C’è una città che lega l’Italia alla Spagna seguendo il criterio della similitudine; Barcellona infatti la si può considerare simile a Milano, poiché entrambe si fregiano dell’appellativo di capitale economica e morale del proprio paese. Entrambe sono l’avanguardia di costumi e ed estetiche della nazione, laboratori universali d’idee e nuove mode. Ma Barcellona ha l’indubbio vantaggio dell’audacia, una disinvolta libertà di reinventare se stessa già dal cuore storico del tessuto urbano. Così dalle invenzioni oniriche di Antoni Gaudì, è germogliata la monumentale speranza della Sagrada Familia, la sinuosa bellezza della Pedrera e della Casa Batlló, o il fiabesco inviluppo di pietre e maioliche del Parc Güell: forme che rompono e dialogano con le convenzioni del passato, reinventando uno stile cui la città per anni ha fatto scuola.

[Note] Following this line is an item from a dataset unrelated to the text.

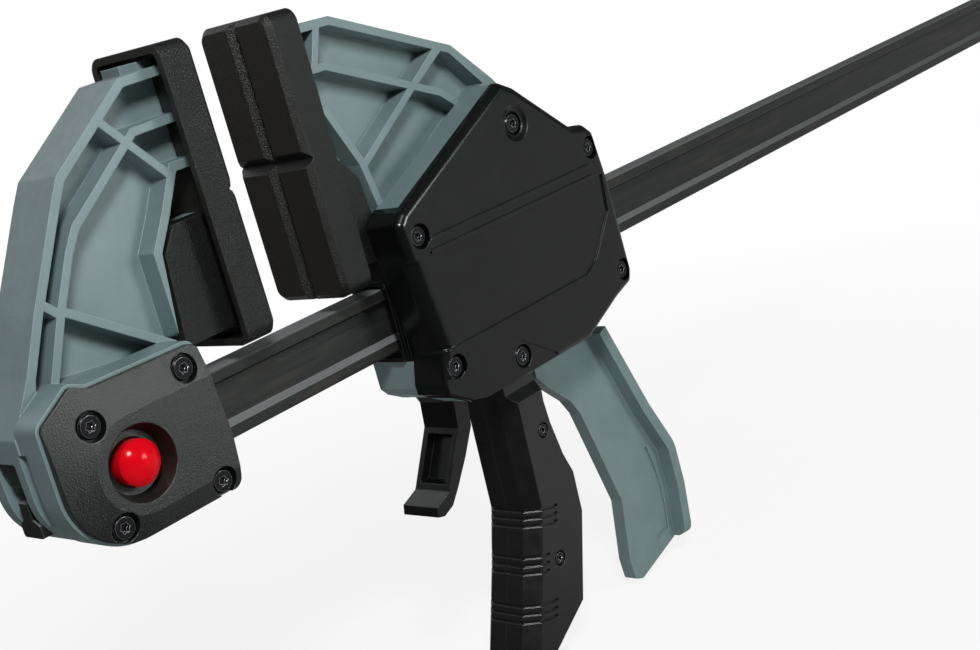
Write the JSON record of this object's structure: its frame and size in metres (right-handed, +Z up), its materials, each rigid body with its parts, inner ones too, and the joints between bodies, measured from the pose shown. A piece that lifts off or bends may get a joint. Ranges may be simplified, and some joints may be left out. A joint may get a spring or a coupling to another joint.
{
  "type": "quick release bar clamp",
  "caption": "One-handed quick release bar clamp: fixed jaw on the end of an I-section bar, sliding head with squeeze lever, release trigger and pistol grip, ribbed jaws with padded faces.",
  "frame": {"origin": "centre of the fixed jaw pad's clamping face, where its two vee grooves cross", "axes": "+X along the bar towards its free end (the clamping face's outward normal), +Z up through the jaws, -Y towards the side with the covers and the red button"},
  "size_m": [0.8468, 0.0445, 0.2525],
  "materials": {
    "grey_body": "satin, fine moulded grain",
    "black_cover": "satin with a coarse spark-eroded grain",
    "black_trim": "satin",
    "grip_black": "matt",
    "pad_rubber": "coarse grain, smoother on the clamping lands",
    "bar_steel": "blackened and oiled, rubbed along the edges",
    "plate_steel": "ground",
    "pin_steel": "turned",
    "spring_steel": "drawn wire",
    "screw_steel": "black oxide, glossy",
    "red_button": "glossy"
  },
  "bodies": {
    "clamp_bar": {"bar": "bar_steel", "bar_stop_pin": "pin_steel", "fixed_jaw": "grey_body", "fixed_jaw_pad": "pad_rubber", "button_cover": "black_cover", "button_cover_screws": "screw_steel"},
    "button": {"release_button": "red_button", "locking_plunger": "pin_steel", "button_spring": "spring_steel"},
    "head": {"head_casting": "grey_body", "moving_jaw_pad": "pad_rubber", "front_guide": "black_trim", "rear_guide": "black_trim", "head_cover": "black_cover", "head_cover_screws": "screw_steel", "rear_cover": "black_cover", "rear_cover_screws": "screw_steel", "lever_pivot_pin": "pin_steel", "trigger_pivot_pin": "pin_steel", "drive_spring": "spring_steel", "trigger_spring": "spring_steel", "grip_front_half": "grip_black", "grip_rear_half": "grip_black", "grip_screws": "screw_steel"},
    "lever": {"squeeze_lever": "grey_body"},
    "drive_pack": {"drive_plates": "plate_steel"},
    "brake": {"brake_plate": "plate_steel"},
    "trigger": {"release_trigger": "black_trim"}
  },
  "joints": [
    {"name": "head_slide", "type": "slide", "parent": "clamp_bar", "child": "head", "axis": [1, 0, 0], "range_m": [-0.0282, 0.5815]},
    {"name": "lever_squeeze", "type": "hinge", "parent": "head", "child": "lever", "pos_m": [0.13, 0, -0.0865], "axis": [0, 1, 0], "range_deg": [0, 18], "stiffness_Nm_per_rad": 2, "springref_deg": -8.59},
    {"name": "drive_feed", "type": "slide", "parent": "head", "child": "drive_pack", "axis": [1, 0, 0], "range_m": [0, 0.0029], "deforming": ["drive_spring"]},
    {"name": "trigger_pull", "type": "hinge", "parent": "head", "child": "trigger", "pos_m": [0.077, 0, -0.079], "axis": [0, -1, 0], "range_deg": [0, 11], "stiffness_Nm_per_rad": 0.6, "springref_deg": -8.59, "deforming": ["trigger_spring"]},
    {"name": "brake_tilt", "type": "hinge", "parent": "head", "child": "brake", "pos_m": [0.0705, 0, -0.0393], "axis": [0, -1, 0], "range_deg": [0, 1.8]},
    {"name": "button_press", "type": "slide", "parent": "clamp_bar", "child": "button", "axis": [0, 1, 0], "range_m": [0, 0.0052], "stiffness_N_per_m": 600, "springref_m": -0.004, "deforming": ["button_spring"]}
  ],
  "couplings": [
    {"joint": "drive_feed", "follows": "lever_squeeze", "m_per_rad": 0.0088},
    {"joint": "brake_tilt", "follows": "trigger_pull", "ratio": 0.152}
  ]
}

Sicché il mutamento di gusti e politica, nell’appiattimento dell’epoca franchista con cui s’è schiacciata ogni pretesa di identità ed innovazione, tarpando sul nascere ogni proposito culturale. Quindi all’alba di una nuova democrazia, Barcellona risorge espandendo il suo ego nella scommessa olimpica; dalla matita di famosi architetti sorgeranno nuovi quartieri, si costruiranno stadi ed edifici che rivalutano la vocazione futuribile della città. Rinasce una nuova identità marinara, un porto che ricuce l’antico e prezioso legame con l’acqua, la vocazione festosa della gioventù catalana che s’incontra al Maremagnum, per ballare e bere sangrilla, aspettando i colori dell’alba seduti su di una bitta. Così tra pub alla moda e passeggiate alla Rambla dove concedere con una monetina il sospirato gesto d’un mimo di strada, Barcellona mostra una vitalità sanguigna d’incontri tra universitari e impudenti viaggiatori, feste improvvisate e grandiosi concerti all’aperto. Ma c’è anche chi pretende una semplice passeggiata tra i negozi, una pausa commossa sotto gli archi gotici della Cattedrale di Sant’Eulalia, o magari la quiete per assaporare un espresso nella circospetta Plaça Reial… Così ci si accorge presto che il tempo pare non aver limiti, essendo in grado di consumare una giornata in mere facezie, o di far perdere le proprie tracce nell’orgia scombinata delle ore piccole: uno spirito duale tra frenesia e siesta, tra quiete e movimento, tra intellettualismo e superficialità.
Ma Barcellona è anche la città dei catalani, la fortezza d’un carattere orgoglioso che non vuol perdonare la secolare dipendenza madrilena. Per questa ragione nelle scuole si studia la lingua catalana, per rinfacciare un’identità che conservi il doppio idioma anche nei luoghi pubblici, oltre che a casa. Così anche nella malattia contagiosa del calcio, i catalani convergono il proprio supporto nazionalista sui due club della città: il Barcelona Futbol Club e il Reial Club Deportiu Espanyol, esultando negli stadi le gioie della propria passione. E forse è a causa di questo mix di distrazioni e sentimenti, a convincere gli italiani a prenotare un biglietto di sola andata, verso una città cui senti di appartenere in breve tempo.